Object modeling scripts:
+ + +

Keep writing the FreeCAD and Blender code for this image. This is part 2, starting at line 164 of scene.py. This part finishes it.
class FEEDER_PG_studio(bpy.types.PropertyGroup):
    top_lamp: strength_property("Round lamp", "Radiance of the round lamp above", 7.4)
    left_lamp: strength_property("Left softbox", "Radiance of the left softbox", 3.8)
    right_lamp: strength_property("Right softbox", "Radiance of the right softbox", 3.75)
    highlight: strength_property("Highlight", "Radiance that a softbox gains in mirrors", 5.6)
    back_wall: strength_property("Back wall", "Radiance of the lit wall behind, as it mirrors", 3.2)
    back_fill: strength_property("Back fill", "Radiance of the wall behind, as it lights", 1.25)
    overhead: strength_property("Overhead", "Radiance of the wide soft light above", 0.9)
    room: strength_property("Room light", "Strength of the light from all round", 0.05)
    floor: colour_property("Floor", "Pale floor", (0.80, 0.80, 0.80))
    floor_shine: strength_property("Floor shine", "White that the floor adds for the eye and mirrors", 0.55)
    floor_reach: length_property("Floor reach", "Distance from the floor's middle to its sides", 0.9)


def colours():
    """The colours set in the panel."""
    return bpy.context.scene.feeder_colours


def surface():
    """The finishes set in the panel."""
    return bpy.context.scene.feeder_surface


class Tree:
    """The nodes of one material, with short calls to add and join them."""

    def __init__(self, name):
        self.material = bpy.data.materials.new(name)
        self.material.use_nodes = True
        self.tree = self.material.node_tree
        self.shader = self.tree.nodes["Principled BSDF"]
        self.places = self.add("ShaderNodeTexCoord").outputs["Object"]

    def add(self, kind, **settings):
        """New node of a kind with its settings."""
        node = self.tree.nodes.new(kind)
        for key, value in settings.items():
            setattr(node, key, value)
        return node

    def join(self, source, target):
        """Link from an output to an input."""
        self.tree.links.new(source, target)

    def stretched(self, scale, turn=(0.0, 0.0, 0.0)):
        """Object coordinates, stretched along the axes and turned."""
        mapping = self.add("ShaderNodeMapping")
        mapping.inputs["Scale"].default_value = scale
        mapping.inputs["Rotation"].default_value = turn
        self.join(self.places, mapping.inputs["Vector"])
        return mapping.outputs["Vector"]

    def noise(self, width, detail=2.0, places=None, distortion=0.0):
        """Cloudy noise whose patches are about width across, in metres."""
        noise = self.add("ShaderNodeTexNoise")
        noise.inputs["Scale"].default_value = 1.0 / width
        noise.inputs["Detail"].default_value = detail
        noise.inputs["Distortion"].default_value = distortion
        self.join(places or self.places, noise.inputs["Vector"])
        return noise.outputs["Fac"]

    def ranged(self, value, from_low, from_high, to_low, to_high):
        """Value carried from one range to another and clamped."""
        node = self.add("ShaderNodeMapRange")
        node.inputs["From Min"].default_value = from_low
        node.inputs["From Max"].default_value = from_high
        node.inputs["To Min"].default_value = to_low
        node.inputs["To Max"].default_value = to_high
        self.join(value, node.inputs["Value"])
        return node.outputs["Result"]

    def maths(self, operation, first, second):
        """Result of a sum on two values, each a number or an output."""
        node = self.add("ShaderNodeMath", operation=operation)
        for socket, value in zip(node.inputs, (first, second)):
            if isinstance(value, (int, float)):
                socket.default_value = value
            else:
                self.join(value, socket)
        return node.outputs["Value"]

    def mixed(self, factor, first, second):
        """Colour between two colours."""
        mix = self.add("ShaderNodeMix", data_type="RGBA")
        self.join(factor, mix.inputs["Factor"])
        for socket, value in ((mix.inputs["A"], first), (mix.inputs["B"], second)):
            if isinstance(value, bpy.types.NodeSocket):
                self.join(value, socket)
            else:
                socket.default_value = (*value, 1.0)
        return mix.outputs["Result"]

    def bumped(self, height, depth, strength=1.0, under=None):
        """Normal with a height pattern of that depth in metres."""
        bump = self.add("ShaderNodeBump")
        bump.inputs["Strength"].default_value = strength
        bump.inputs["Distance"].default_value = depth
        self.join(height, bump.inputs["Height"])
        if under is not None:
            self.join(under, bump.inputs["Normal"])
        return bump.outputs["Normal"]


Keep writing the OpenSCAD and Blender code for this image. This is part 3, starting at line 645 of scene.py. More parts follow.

+ + +

Write the listing out again, exactly as shown above.

Completed exercise:
Keep writing the FreeCAD and Blender code for this image. This is part 2, starting at line 164 of scene.py. This part finishes it.
class FEEDER_PG_studio(bpy.types.PropertyGroup):
    top_lamp: strength_property("Round lamp", "Radiance of the round lamp above", 7.4)
    left_lamp: strength_property("Left softbox", "Radiance of the left softbox", 3.8)
    right_lamp: strength_property("Right softbox", "Radiance of the right softbox", 3.75)
    highlight: strength_property("Highlight", "Radiance that a softbox gains in mirrors", 5.6)
    back_wall: strength_property("Back wall", "Radiance of the lit wall behind, as it mirrors", 3.2)
    back_fill: strength_property("Back fill", "Radiance of the wall behind, as it lights", 1.25)
    overhead: strength_property("Overhead", "Radiance of the wide soft light above", 0.9)
    room: strength_property("Room light", "Strength of the light from all round", 0.05)
    floor: colour_property("Floor", "Pale floor", (0.80, 0.80, 0.80))
    floor_shine: strength_property("Floor shine", "White that the floor adds for the eye and mirrors", 0.55)
    floor_reach: length_property("Floor reach", "Distance from the floor's middle to its sides", 0.9)


def colours():
    """The colours set in the panel."""
    return bpy.context.scene.feeder_colours


def surface():
    """The finishes set in the panel."""
    return bpy.context.scene.feeder_surface


class Tree:
    """The nodes of one material, with short calls to add and join them."""

    def __init__(self, name):
        self.material = bpy.data.materials.new(name)
        self.material.use_nodes = True
        self.tree = self.material.node_tree
        self.shader = self.tree.nodes["Principled BSDF"]
        self.places = self.add("ShaderNodeTexCoord").outputs["Object"]

    def add(self, kind, **settings):
        """New node of a kind with its settings."""
        node = self.tree.nodes.new(kind)
        for key, value in settings.items():
            setattr(node, key, value)
        return node

    def join(self, source, target):
        """Link from an output to an input."""
        self.tree.links.new(source, target)

    def stretched(self, scale, turn=(0.0, 0.0, 0.0)):
        """Object coordinates, stretched along the axes and turned."""
        mapping = self.add("ShaderNodeMapping")
        mapping.inputs["Scale"].default_value = scale
        mapping.inputs["Rotation"].default_value = turn
        self.join(self.places, mapping.inputs["Vector"])
        return mapping.outputs["Vector"]

    def noise(self, width, detail=2.0, places=None, distortion=0.0):
        """Cloudy noise whose patches are about width across, in metres."""
        noise = self.add("ShaderNodeTexNoise")
        noise.inputs["Scale"].default_value = 1.0 / width
        noise.inputs["Detail"].default_value = detail
        noise.inputs["Distortion"].default_value = distortion
        self.join(places or self.places, noise.inputs["Vector"])
        return noise.outputs["Fac"]

    def ranged(self, value, from_low, from_high, to_low, to_high):
        """Value carried from one range to another and clamped."""
        node = self.add("ShaderNodeMapRange")
        node.inputs["From Min"].default_value = from_low
        node.inputs["From Max"].default_value = from_high
        node.inputs["To Min"].default_value = to_low
        node.inputs["To Max"].default_value = to_high
        self.join(value, node.inputs["Value"])
        return node.outputs["Result"]

    def maths(self, operation, first, second):
        """Result of a sum on two values, each a number or an output."""
        node = self.add("ShaderNodeMath", operation=operation)
        for socket, value in zip(node.inputs, (first, second)):
            if isinstance(value, (int, float)):
                socket.default_value = value
            else:
                self.join(value, socket)
        return node.outputs["Value"]

    def mixed(self, factor, first, second):
        """Colour between two colours."""
        mix = self.add("ShaderNodeMix", data_type="RGBA")
        self.join(factor, mix.inputs["Factor"])
        for socket, value in ((mix.inputs["A"], first), (mix.inputs["B"], second)):
            if isinstance(value, bpy.types.NodeSocket):
                self.join(value, socket)
            else:
                socket.default_value = (*value, 1.0)
        return mix.outputs["Result"]

    def bumped(self, height, depth, strength=1.0, under=None):
        """Normal with a height pattern of that depth in metres."""
        bump = self.add("ShaderNodeBump")
        bump.inputs["Strength"].default_value = strength
        bump.inputs["Distance"].default_value = depth
        self.join(height, bump.inputs["Height"])
        if under is not None:
            self.join(under, bump.inputs["Normal"])
        return bump.outputs["Normal"]


Keep writing the OpenSCAD and Blender code for this image. This is part 3, starting at line 645 of scene.py. More parts follow.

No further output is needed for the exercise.